* [Required task] Find the string "True" in the data, then copy every line where it is found.
----- Information shown -----
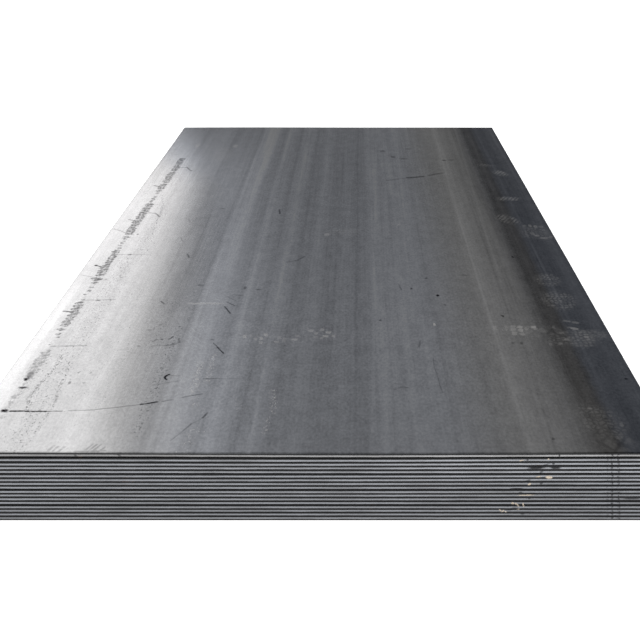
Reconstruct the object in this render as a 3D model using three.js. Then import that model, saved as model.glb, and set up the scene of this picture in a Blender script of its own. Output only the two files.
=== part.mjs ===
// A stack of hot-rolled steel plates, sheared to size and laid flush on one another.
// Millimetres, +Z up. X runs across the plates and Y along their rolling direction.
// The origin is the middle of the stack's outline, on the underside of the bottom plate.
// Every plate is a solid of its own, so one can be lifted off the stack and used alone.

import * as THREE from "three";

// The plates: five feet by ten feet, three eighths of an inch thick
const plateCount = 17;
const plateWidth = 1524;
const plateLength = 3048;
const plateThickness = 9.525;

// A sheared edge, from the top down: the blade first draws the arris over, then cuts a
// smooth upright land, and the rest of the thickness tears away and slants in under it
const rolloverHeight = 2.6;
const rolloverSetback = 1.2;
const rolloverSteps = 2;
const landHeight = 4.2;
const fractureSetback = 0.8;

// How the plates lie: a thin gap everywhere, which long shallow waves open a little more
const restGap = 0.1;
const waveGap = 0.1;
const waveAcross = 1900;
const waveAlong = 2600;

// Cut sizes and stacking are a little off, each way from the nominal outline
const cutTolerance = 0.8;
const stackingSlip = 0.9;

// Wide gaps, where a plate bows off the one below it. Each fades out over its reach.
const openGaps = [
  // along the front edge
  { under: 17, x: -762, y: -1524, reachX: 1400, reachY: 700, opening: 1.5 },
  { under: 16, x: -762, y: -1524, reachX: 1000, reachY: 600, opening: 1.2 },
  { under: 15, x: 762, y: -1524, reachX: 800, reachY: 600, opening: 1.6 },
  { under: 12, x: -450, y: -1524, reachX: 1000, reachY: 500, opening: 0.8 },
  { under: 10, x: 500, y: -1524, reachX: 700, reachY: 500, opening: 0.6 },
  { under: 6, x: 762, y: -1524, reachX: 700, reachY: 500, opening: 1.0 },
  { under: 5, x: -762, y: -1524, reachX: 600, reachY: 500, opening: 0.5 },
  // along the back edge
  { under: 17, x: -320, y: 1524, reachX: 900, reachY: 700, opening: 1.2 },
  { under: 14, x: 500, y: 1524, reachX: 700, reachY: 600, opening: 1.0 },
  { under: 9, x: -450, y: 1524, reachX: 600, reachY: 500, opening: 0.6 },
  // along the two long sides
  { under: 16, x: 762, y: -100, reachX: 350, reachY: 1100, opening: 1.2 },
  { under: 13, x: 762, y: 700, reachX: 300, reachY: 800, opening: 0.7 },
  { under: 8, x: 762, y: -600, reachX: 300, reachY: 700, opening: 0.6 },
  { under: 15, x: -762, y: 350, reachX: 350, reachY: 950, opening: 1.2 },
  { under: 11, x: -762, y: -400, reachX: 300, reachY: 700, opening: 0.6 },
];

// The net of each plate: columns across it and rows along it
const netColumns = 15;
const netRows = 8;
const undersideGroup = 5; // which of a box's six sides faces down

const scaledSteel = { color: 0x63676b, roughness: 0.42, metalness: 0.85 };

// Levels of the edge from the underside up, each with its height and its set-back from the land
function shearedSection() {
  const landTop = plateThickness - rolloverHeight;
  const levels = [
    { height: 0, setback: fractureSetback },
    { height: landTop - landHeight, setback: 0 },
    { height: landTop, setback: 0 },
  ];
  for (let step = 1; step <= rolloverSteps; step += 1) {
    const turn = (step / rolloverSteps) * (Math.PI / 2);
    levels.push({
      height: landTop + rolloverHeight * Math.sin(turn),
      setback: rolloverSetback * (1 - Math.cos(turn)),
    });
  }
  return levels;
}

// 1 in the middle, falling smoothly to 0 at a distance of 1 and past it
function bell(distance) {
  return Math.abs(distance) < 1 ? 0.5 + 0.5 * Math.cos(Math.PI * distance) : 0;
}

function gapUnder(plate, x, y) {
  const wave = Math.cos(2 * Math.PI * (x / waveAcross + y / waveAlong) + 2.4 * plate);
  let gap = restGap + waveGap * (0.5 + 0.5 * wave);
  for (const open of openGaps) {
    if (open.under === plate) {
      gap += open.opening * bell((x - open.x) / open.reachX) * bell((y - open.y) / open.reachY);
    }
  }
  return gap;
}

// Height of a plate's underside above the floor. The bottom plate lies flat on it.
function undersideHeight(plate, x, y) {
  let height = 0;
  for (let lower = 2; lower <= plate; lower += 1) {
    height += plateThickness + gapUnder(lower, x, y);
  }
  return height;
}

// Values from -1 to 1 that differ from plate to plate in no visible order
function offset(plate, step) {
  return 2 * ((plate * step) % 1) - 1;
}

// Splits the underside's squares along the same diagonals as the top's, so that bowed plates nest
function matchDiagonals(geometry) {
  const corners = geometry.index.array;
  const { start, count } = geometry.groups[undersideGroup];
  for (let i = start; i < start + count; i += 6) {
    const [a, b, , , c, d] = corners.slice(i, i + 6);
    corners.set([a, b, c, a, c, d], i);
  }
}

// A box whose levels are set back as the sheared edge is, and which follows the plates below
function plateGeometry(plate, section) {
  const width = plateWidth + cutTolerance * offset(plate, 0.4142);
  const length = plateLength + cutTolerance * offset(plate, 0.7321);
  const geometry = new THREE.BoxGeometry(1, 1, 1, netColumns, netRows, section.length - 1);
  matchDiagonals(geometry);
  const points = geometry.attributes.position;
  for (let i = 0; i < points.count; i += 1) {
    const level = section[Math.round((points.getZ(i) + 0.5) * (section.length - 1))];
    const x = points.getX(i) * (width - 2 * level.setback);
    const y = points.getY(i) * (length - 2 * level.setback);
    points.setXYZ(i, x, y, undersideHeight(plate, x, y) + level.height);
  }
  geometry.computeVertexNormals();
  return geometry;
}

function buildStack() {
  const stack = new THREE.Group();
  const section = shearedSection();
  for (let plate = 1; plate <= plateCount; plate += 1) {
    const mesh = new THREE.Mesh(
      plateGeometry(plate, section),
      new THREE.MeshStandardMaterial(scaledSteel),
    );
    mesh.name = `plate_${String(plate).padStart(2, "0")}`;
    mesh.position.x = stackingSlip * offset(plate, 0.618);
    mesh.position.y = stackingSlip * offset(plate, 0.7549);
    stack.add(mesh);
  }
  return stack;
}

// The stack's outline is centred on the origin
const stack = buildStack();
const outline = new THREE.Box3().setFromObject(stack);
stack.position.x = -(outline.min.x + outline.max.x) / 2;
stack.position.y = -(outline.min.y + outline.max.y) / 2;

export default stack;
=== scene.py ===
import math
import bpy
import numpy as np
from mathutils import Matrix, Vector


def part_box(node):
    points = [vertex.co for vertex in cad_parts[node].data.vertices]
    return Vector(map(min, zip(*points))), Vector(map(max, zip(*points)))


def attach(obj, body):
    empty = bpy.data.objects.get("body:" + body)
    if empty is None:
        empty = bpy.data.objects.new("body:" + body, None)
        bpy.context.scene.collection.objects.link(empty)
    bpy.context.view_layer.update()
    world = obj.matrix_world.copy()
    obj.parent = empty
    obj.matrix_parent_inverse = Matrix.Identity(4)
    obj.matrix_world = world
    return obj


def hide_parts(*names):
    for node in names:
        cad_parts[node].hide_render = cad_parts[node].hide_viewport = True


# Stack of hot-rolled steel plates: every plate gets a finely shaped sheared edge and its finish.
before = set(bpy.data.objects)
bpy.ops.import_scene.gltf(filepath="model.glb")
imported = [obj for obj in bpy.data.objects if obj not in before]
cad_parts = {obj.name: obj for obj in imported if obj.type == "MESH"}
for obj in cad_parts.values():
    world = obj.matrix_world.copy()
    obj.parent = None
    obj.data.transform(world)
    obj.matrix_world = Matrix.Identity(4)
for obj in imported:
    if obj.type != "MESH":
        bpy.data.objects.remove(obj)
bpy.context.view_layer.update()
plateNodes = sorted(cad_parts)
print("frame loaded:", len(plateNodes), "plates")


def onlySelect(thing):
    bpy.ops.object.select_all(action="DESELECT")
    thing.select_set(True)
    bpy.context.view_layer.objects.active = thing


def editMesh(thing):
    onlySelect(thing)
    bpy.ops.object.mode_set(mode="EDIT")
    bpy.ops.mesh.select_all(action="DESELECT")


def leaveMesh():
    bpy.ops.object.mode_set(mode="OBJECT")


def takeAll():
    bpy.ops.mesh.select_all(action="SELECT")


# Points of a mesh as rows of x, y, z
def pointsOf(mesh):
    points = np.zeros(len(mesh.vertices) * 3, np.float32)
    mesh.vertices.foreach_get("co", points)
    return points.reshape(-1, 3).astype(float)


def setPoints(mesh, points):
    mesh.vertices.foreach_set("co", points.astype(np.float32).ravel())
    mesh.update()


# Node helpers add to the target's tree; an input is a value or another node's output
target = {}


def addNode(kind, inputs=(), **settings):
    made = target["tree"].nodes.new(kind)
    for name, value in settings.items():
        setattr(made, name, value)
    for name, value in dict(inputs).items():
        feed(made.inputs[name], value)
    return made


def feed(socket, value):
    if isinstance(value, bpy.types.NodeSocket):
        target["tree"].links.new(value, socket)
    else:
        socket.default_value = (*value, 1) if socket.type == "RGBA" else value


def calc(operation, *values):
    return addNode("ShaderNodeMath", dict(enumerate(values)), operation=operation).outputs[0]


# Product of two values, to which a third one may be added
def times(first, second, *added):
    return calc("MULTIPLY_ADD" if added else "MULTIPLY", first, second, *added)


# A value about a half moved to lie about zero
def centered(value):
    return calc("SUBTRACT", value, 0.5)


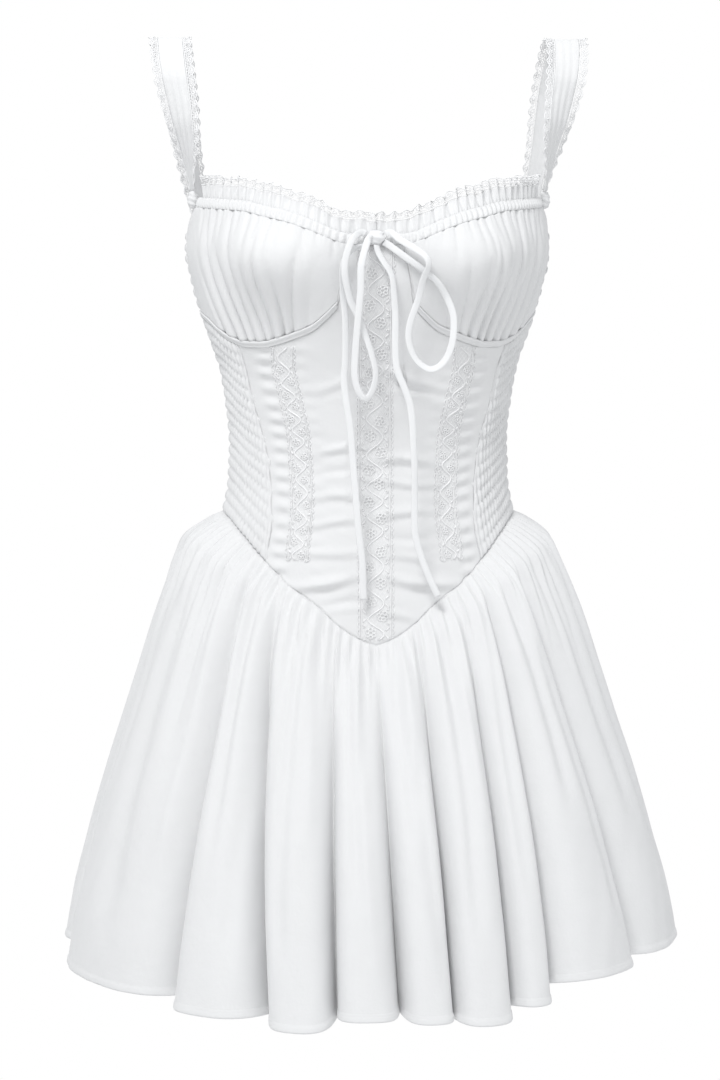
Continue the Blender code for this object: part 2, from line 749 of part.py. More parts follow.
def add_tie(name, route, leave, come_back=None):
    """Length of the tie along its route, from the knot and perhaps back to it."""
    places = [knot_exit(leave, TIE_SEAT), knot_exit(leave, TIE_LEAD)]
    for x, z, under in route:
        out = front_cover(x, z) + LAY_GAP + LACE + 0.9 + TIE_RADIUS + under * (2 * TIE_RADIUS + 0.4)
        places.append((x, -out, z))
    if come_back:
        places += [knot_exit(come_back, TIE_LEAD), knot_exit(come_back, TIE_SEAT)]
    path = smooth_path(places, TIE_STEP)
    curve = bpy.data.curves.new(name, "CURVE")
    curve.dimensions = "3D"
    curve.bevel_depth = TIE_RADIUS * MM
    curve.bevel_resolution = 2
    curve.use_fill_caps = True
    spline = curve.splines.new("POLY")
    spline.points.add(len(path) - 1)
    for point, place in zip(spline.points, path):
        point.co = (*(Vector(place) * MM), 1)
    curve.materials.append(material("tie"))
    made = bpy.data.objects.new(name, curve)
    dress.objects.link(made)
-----
* [Result]
        cad_parts[node].hide_render = cad_parts[node].hide_viewport = True
    thing.select_set(True)
    curve.use_fill_caps = True